Please quote the material exactly, every line of it.
──────── THE INPUT ────────
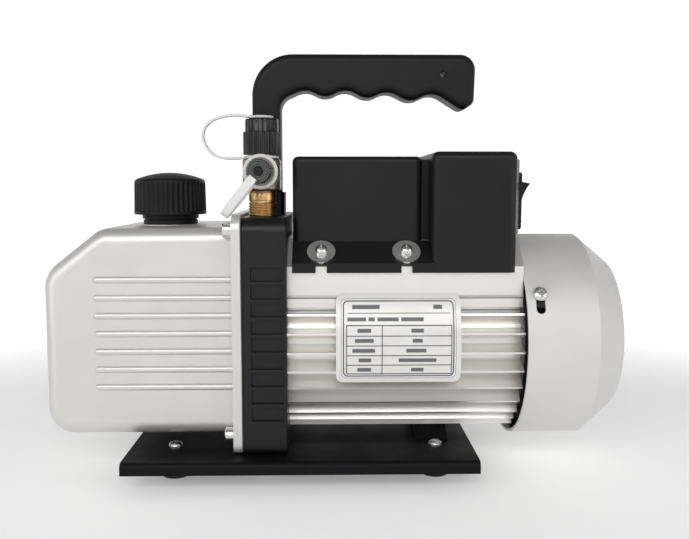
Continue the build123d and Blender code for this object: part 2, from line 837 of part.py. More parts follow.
def tether(band_plane, ring_plane, near, far, neck_radius, nub_radius, reach, wide):
    """A moulded strap: a ring round the port's neck, a flat loop, and an eye on the cap's nub."""
    thick = 1.5
    bend = (far - near) / 2
    with BuildPart() as strap:
        with BuildSketch(band_plane):
            with BuildLine():
                Line((neck_radius + 1.2, near), (reach - bend, near))
                ThreePointArc(
                    (reach - bend, near),
                    (reach, (near + far) / 2),
                    (reach - bend, far),
                )
                Line((reach - bend, far), (nub_radius + 1.2, far))
            trace(line_width=thick)
        extrude(amount=wide / 2, both=True)
        with BuildSketch(ring_plane.offset(near - thick / 2)):
            Circle(neck_radius + 2.2)
            Circle(neck_radius + 0.1, mode=Mode.SUBTRACT)
        extrude(amount=thick)
        with BuildSketch(ring_plane.offset(far - thick / 2)):
            Circle(nub_radius + 3.0)
            Circle(nub_radius + 0.1, mode=Mode.SUBTRACT)
        extrude(amount=thick)
    return strap.part


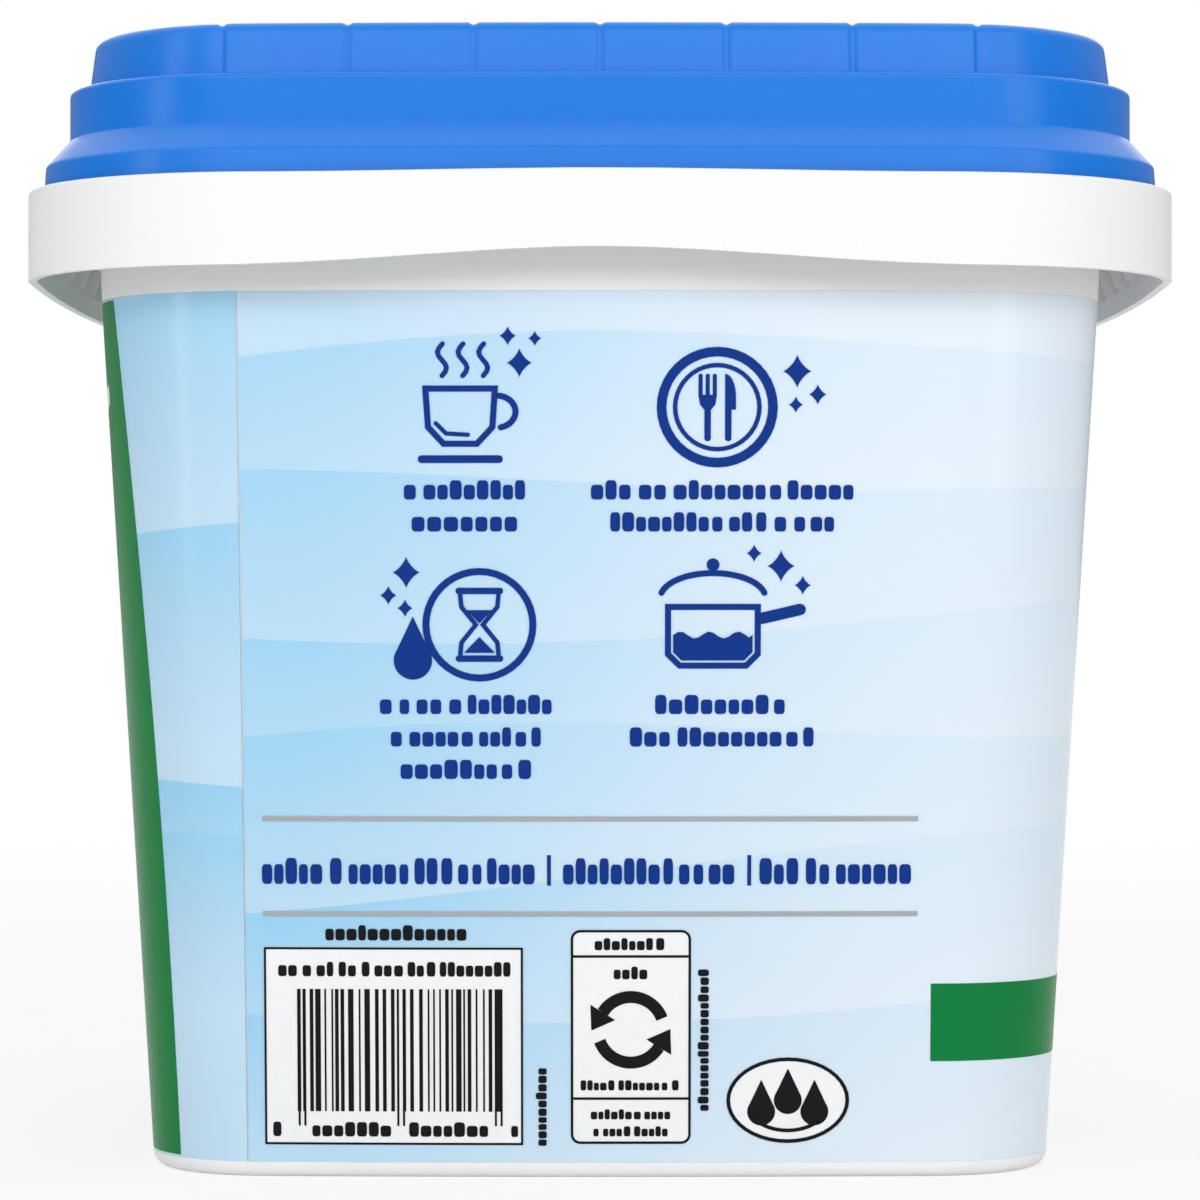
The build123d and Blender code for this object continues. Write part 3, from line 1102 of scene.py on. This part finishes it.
def draw_pan(ink):
    """A saucepan with a lid, part filled, and sparkles."""
    pan = [(-8.0, 2.0), (-8.0, -5.4), (-6.2, -7.2), (4.2, -7.2), (6.0, -5.4), (6.0, 2.0)]
    ink.line(pan, closed=True)
    ink.line([(6.6, 0.2), (12.6, 1.6)], 1.9)
    ink.line(arc(-1.0, 3.4, 8.2, 3.9, 12, 168, 20))
    ink.shape(arc(-1.0, 8.6, 1.0, 1.0))
    surface = [(-7.2 + i * 0.79, -2.4 + 0.55 * math.sin(i * 1.1)) for i in range(16)]
    water = [(-7.2, -5.1), (-5.9, -6.4), (3.9, -6.4), (5.2, -5.1), (5.2, -2.4)]
    ink.shape(water + surface[::-1])
    ink.sparkles((9.6, 8.4, 5.0), (13.0, 5.4, 3.0), (5.4, 10.4, 2.8))


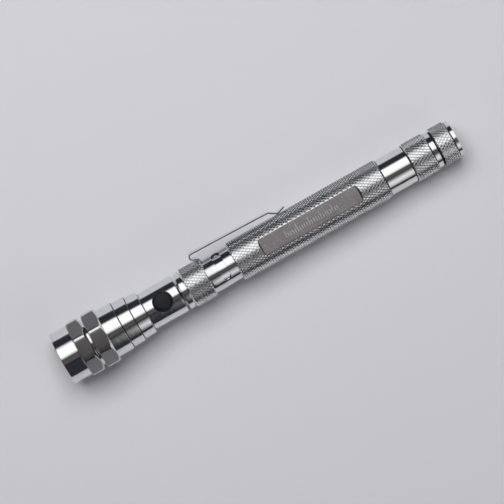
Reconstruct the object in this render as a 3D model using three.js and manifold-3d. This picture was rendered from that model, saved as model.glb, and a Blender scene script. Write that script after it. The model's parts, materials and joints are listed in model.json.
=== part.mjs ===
// Telescoping magnetic pickup tool with a lamp in its head and a pocket clip. Millimetres, +Z up.
// The tool lies along X with its lamp at -X, on one flat of its octagonal rings.
// Pieces are drawn by station, the distance behind the front edge of the bezel, around the tool's axis.
import * as THREE from "three";
import { mergeVertices } from "three/addons/utils/BufferGeometryUtils.js";
import Module from "manifold-3d";

const wasm = await Module();
wasm.setup();

const LENGTH = 170;
const OCTAGON_APOTHEM = 11;
const SHELL_SIDES = 36;
const CORE_SIDES = 24;
const SMALL_SIDES = 16;

// Clearances: loose pieces, running fits, and the gap that stands for a tight joint.
const GAP = 0.3;
const RUNNING_GAP = 0.12;
const SNUG_GAP = 0.05;

// How far a cutting outline runs past the surface that it cuts.
const OVERCUT = 0.1;

// Axial width of a groove's sloping edge.
const GROOVE_SLOPE = 0.1;

// Lamp head.
const BEZEL_END = 7.25;
const BEZEL_RADIUS = 10.52;
const BEZEL_BORE = 9.6;
const BEZEL_LIP_RADIUS = 8.5;
const BEZEL_LIP_END = 1;
const OCTAGON_RINGS = [
  [7.4, 12.73],
  [13.71, 19.53],
];
const OCTAGON_CHAMFER = { front: 0.5, rear: 1 };
const HEAD_SPIGOT_START = 3.5;
const HEAD_SPIGOT_RADIUS = 9.3;
const HEAD_GROOVE_RADIUS = 9.6;
const HEAD_TAPERS = [
  { start: 19.53, end: 25.95, front: 10, rear: 9.81 },
  { start: 26.25, end: 31.15, front: 9.44, rear: 9.3 },
  { start: 31.45, end: 36.25, front: 8.83, rear: 8.64 },
];
const TAPER_GROOVE_DEPTH = 0.4;
const TAPER_EDGE = 0.15;
const CHAMBER_BORE = 8.65;
const CHAMBER_END = 12.5;
const BATTERY_BORE = 6.4;
const HEAD_THREAD_BORE = 7.6;
const HEAD_THREAD_START = 30.5;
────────
> RESULT FOR THIS EXERCISE
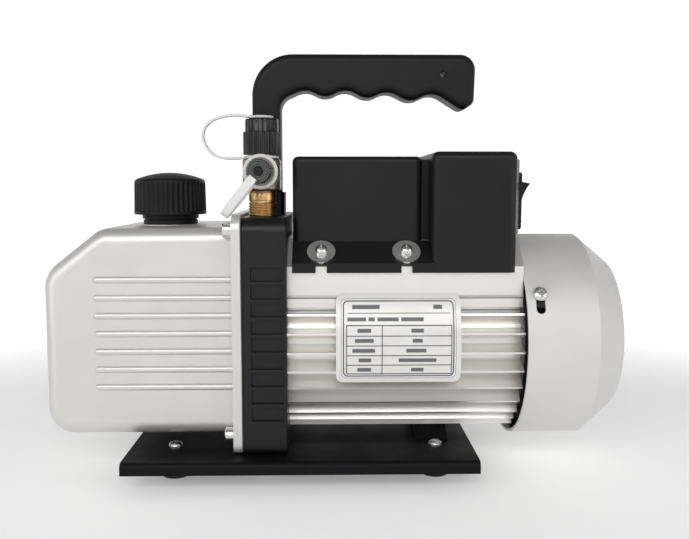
Continue the build123d and Blender code for this object: part 2, from line 837 of part.py. More parts follow.
def tether(band_plane, ring_plane, near, far, neck_radius, nub_radius, reach, wide):
    """A moulded strap: a ring round the port's neck, a flat loop, and an eye on the cap's nub."""
    thick = 1.5
    bend = (far - near) / 2
    with BuildPart() as strap:
        with BuildSketch(band_plane):
            with BuildLine():
                Line((neck_radius + 1.2, near), (reach - bend, near))
                ThreePointArc(
                    (reach - bend, near),
                    (reach, (near + far) / 2),
                    (reach - bend, far),
                )
                Line((reach - bend, far), (nub_radius + 1.2, far))
            trace(line_width=thick)
        extrude(amount=wide / 2, both=True)
        with BuildSketch(ring_plane.offset(near - thick / 2)):
            Circle(neck_radius + 2.2)
            Circle(neck_radius + 0.1, mode=Mode.SUBTRACT)
        extrude(amount=thick)
        with BuildSketch(ring_plane.offset(far - thick / 2)):
            Circle(nub_radius + 3.0)
            Circle(nub_radius + 0.1, mode=Mode.SUBTRACT)
        extrude(amount=thick)
    return strap.part


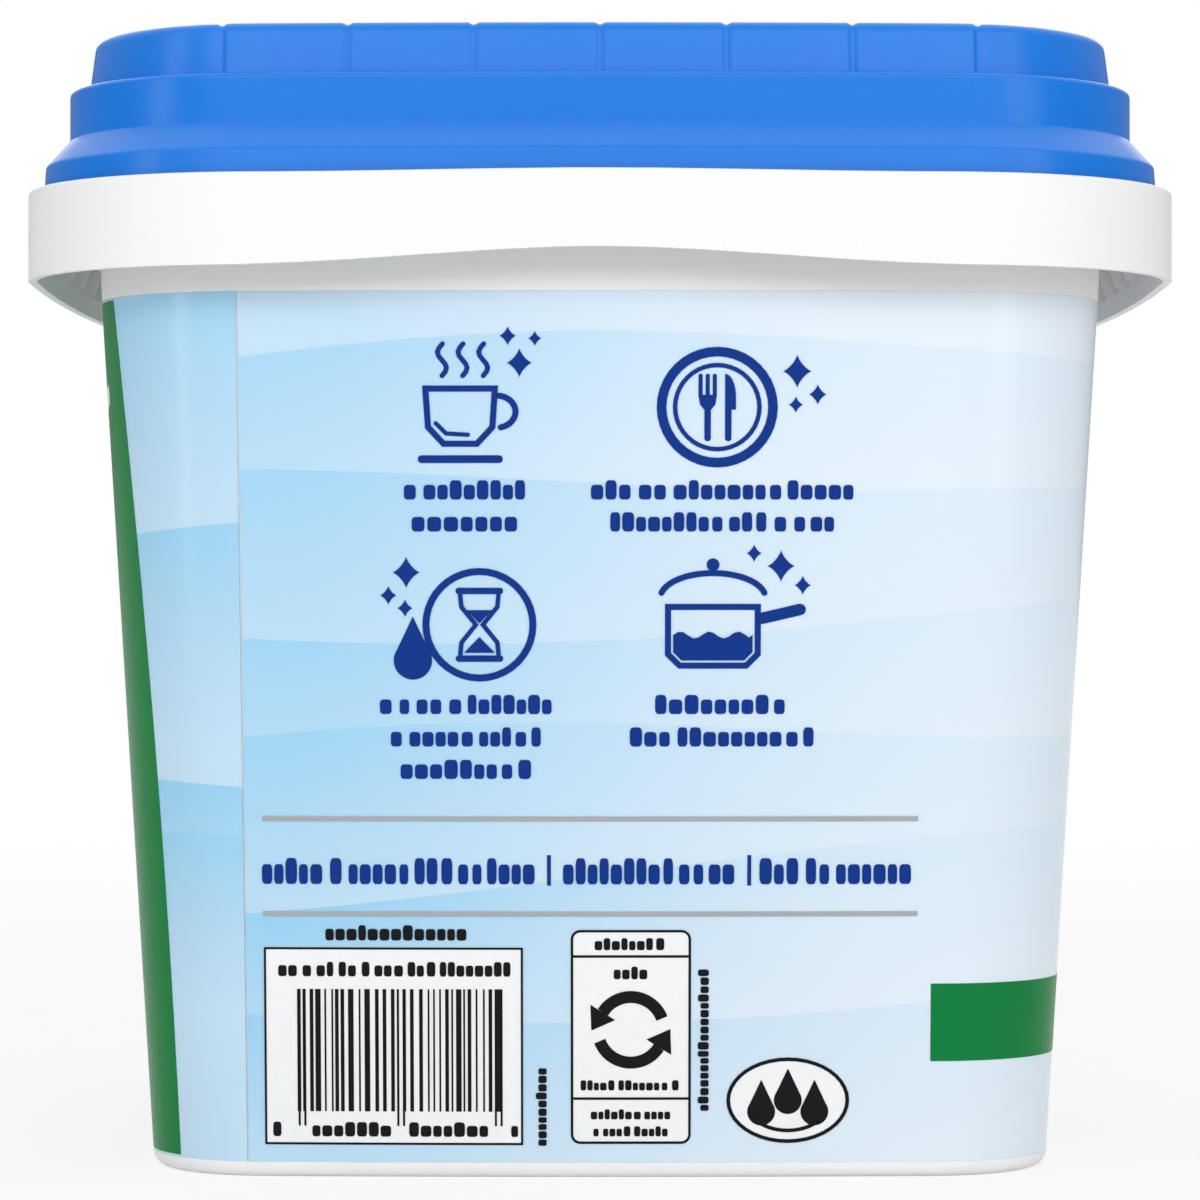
The build123d and Blender code for this object continues. Write part 3, from line 1102 of scene.py on. This part finishes it.
def draw_pan(ink):
    """A saucepan with a lid, part filled, and sparkles."""
    pan = [(-8.0, 2.0), (-8.0, -5.4), (-6.2, -7.2), (4.2, -7.2), (6.0, -5.4), (6.0, 2.0)]
    ink.line(pan, closed=True)
    ink.line([(6.6, 0.2), (12.6, 1.6)], 1.9)
    ink.line(arc(-1.0, 3.4, 8.2, 3.9, 12, 168, 20))
    ink.shape(arc(-1.0, 8.6, 1.0, 1.0))
    surface = [(-7.2 + i * 0.79, -2.4 + 0.55 * math.sin(i * 1.1)) for i in range(16)]
    water = [(-7.2, -5.1), (-5.9, -6.4), (3.9, -6.4), (5.2, -5.1), (5.2, -2.4)]
    ink.shape(water + surface[::-1])
    ink.sparkles((9.6, 8.4, 5.0), (13.0, 5.4, 3.0), (5.4, 10.4, 2.8))


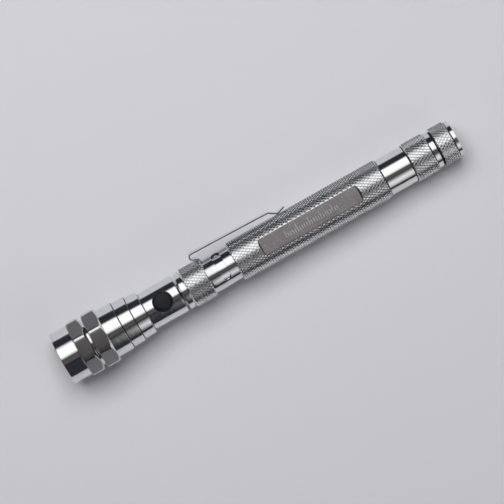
Reconstruct the object in this render as a 3D model using three.js and manifold-3d. This picture was rendered from that model, saved as model.glb, and a Blender scene script. Write that script after it. The model's parts, materials and joints are listed in model.json.
=== part.mjs ===
// Telescoping magnetic pickup tool with a lamp in its head and a pocket clip. Millimetres, +Z up.
// The tool lies along X with its lamp at -X, on one flat of its octagonal rings.
// Pieces are drawn by station, the distance behind the front edge of the bezel, around the tool's axis.
import * as THREE from "three";
import { mergeVertices } from "three/addons/utils/BufferGeometryUtils.js";
import Module from "manifold-3d";

const wasm = await Module();
wasm.setup();

const LENGTH = 170;
const OCTAGON_APOTHEM = 11;
const SHELL_SIDES = 36;
const CORE_SIDES = 24;
const SMALL_SIDES = 16;

// Clearances: loose pieces, running fits, and the gap that stands for a tight joint.
const GAP = 0.3;
const RUNNING_GAP = 0.12;
const SNUG_GAP = 0.05;

// How far a cutting outline runs past the surface that it cuts.
const OVERCUT = 0.1;

// Axial width of a groove's sloping edge.
const GROOVE_SLOPE = 0.1;

// Lamp head.
const BEZEL_END = 7.25;
const BEZEL_RADIUS = 10.52;
const BEZEL_BORE = 9.6;
const BEZEL_LIP_RADIUS = 8.5;
const BEZEL_LIP_END = 1;
const OCTAGON_RINGS = [
  [7.4, 12.73],
  [13.71, 19.53],
];
const OCTAGON_CHAMFER = { front: 0.5, rear: 1 };
const HEAD_SPIGOT_START = 3.5;
const HEAD_SPIGOT_RADIUS = 9.3;
const HEAD_GROOVE_RADIUS = 9.6;
const HEAD_TAPERS = [
  { start: 19.53, end: 25.95, front: 10, rear: 9.81 },
  { start: 26.25, end: 31.15, front: 9.44, rear: 9.3 },
  { start: 31.45, end: 36.25, front: 8.83, rear: 8.64 },
];
const TAPER_GROOVE_DEPTH = 0.4;
const TAPER_EDGE = 0.15;
const CHAMBER_BORE = 8.65;
const CHAMBER_END = 12.5;
const BATTERY_BORE = 6.4;
const HEAD_THREAD_BORE = 7.6;
const HEAD_THREAD_START = 30.5;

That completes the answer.